**DATA EXTRACT**:
- - - - -
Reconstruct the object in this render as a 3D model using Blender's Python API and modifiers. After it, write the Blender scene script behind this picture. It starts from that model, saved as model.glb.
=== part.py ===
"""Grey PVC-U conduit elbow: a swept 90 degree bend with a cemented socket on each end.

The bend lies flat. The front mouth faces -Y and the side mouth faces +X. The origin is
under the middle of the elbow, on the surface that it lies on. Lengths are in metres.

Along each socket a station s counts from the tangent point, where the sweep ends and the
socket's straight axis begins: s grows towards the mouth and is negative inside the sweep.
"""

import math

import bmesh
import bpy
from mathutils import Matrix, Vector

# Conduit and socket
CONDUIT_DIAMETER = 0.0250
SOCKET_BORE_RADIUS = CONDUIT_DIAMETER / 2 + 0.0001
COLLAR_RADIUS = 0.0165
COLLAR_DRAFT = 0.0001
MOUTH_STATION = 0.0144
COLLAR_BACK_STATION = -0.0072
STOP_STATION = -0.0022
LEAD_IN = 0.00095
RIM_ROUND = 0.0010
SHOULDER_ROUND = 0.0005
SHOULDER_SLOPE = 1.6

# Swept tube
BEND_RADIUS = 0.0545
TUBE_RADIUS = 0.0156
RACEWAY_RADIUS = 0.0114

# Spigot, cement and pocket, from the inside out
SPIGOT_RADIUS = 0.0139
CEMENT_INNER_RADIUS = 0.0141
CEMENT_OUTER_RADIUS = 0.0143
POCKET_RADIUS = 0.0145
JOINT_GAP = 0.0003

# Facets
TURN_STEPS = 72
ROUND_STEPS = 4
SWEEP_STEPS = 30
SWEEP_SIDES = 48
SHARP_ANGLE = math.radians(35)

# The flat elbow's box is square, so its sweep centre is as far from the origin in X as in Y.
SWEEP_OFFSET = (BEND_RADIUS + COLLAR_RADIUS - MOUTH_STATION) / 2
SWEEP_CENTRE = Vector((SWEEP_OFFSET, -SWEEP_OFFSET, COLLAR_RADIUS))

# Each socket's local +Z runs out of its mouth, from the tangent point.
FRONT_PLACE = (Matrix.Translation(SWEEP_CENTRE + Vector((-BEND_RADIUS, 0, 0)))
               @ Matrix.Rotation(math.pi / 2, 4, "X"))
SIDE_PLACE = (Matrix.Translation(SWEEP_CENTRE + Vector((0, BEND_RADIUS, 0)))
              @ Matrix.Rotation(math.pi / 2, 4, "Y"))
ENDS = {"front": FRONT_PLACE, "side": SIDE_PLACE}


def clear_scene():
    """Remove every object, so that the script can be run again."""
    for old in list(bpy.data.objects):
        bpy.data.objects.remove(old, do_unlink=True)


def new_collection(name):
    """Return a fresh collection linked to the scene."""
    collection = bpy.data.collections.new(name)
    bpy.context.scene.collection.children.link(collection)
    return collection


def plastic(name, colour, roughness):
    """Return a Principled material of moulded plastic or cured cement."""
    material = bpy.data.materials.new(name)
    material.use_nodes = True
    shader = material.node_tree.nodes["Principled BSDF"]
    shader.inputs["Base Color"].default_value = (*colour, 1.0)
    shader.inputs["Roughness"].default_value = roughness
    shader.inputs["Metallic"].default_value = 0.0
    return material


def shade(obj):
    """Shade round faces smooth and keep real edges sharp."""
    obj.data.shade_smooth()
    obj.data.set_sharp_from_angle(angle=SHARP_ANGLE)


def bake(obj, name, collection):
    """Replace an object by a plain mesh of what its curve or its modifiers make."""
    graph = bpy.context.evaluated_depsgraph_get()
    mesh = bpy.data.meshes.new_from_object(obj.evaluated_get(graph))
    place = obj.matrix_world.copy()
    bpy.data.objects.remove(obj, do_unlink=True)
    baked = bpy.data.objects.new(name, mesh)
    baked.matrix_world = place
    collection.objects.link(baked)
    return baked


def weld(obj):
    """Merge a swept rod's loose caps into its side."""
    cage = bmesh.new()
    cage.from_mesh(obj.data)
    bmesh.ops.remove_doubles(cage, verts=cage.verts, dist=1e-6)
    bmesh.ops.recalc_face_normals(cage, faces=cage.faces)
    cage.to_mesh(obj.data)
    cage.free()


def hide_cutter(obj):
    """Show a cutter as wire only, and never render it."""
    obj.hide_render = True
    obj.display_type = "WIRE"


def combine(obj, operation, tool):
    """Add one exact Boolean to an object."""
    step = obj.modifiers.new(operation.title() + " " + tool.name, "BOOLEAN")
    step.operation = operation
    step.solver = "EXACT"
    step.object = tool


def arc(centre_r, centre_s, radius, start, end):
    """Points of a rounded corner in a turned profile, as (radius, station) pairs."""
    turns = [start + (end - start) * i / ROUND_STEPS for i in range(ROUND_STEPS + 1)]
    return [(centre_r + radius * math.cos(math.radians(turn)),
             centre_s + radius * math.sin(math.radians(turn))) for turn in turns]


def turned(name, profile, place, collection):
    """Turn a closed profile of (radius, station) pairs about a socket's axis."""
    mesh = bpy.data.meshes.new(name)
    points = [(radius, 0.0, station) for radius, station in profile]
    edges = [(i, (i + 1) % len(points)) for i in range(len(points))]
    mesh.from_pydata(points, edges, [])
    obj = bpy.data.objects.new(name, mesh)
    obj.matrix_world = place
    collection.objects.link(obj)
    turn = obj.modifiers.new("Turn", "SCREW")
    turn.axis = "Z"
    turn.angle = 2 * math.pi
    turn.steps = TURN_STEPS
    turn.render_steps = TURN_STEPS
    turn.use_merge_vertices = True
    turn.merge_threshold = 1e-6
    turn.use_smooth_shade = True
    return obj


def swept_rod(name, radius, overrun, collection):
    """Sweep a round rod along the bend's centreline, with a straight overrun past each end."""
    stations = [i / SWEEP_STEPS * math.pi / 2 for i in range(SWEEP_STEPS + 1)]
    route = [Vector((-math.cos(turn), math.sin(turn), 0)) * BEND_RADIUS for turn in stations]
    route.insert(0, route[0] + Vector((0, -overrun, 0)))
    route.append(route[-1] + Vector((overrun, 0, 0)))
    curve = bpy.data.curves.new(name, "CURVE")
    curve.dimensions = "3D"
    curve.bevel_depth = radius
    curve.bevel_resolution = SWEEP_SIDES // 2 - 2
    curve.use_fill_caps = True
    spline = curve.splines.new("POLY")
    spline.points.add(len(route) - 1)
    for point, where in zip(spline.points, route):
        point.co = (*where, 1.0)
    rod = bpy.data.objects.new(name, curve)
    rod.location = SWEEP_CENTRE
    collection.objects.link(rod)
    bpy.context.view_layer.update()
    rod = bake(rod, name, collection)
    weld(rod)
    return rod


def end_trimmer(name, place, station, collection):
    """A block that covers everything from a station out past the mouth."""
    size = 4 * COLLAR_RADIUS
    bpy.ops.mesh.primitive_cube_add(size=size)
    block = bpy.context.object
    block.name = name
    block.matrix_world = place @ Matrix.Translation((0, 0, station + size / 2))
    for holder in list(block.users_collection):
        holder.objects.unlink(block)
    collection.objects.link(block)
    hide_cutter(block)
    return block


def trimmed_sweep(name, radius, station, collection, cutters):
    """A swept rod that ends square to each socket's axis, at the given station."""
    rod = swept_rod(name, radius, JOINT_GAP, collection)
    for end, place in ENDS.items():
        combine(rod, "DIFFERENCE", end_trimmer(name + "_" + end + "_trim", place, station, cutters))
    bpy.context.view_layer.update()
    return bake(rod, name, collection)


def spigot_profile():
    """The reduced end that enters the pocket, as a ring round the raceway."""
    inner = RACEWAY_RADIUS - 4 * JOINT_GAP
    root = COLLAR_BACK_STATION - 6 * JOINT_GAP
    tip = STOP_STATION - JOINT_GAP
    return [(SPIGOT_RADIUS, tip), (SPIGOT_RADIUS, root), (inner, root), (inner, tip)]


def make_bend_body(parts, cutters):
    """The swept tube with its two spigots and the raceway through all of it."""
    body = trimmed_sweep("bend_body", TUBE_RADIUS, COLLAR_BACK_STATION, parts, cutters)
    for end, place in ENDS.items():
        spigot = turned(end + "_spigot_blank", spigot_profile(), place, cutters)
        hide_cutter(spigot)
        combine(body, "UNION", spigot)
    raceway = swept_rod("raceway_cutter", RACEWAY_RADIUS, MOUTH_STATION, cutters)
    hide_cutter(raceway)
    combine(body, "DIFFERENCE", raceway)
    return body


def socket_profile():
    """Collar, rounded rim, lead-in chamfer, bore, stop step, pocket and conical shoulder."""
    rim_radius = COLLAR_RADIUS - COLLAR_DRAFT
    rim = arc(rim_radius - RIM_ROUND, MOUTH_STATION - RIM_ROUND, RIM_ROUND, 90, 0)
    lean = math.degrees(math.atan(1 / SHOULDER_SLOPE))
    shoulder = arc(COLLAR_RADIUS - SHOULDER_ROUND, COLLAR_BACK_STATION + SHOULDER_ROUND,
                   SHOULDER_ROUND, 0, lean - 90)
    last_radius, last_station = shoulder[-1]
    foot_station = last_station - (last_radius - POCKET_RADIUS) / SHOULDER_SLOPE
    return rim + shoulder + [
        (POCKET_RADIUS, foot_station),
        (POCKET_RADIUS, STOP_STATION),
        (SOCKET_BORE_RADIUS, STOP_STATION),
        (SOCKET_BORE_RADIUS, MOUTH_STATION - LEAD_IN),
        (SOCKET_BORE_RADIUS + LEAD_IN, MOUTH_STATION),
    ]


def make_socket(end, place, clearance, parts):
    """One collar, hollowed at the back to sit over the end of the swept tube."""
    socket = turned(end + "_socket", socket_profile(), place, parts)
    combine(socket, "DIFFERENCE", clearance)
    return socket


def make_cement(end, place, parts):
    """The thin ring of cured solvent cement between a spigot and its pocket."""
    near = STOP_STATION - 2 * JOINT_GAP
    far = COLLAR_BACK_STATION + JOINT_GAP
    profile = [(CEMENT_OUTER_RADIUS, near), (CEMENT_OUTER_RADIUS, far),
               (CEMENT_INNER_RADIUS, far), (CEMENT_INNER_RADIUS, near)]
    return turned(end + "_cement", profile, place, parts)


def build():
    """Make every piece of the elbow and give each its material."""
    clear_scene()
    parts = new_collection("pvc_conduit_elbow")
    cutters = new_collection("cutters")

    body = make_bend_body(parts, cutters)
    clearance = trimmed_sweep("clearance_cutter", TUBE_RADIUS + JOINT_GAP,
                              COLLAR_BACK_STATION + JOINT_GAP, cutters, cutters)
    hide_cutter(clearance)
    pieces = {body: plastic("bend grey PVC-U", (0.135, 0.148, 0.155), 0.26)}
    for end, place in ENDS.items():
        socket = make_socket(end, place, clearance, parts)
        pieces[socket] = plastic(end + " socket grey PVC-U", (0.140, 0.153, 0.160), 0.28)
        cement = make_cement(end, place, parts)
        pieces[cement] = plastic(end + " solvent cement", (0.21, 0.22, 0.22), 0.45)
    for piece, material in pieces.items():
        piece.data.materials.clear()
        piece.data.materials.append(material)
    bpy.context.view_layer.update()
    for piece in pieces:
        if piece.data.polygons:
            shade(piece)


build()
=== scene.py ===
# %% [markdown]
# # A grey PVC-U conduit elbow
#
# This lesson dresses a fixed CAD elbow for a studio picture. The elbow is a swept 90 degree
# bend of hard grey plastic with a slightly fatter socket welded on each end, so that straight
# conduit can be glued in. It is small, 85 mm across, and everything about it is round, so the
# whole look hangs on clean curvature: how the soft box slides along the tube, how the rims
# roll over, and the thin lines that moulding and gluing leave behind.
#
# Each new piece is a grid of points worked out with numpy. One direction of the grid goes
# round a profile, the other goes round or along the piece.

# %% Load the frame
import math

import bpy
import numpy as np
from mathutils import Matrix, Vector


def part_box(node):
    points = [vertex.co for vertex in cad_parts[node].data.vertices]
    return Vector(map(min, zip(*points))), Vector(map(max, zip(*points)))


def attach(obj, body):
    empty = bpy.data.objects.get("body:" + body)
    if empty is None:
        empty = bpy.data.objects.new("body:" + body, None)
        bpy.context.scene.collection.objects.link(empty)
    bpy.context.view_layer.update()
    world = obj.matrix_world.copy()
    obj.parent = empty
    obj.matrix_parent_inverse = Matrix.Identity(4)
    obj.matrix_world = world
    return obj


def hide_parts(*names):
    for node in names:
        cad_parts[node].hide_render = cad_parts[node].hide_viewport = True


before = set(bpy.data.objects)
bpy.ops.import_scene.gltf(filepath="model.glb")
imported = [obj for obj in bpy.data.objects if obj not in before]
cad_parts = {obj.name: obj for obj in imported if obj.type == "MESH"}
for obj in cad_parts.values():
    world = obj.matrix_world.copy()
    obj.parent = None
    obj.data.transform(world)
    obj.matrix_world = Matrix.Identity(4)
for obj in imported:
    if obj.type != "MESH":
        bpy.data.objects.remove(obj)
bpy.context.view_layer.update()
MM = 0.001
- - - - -
**WHAT YOU NEED TO DO**: Quote the lines of the listing above that run from the line with "bpy.data.objects.remove(obj)" through its last line, both included, and nothing else.

**COMPLETED EXERCISE**:
        bpy.data.objects.remove(obj)
bpy.context.view_layer.update()
MM = 0.001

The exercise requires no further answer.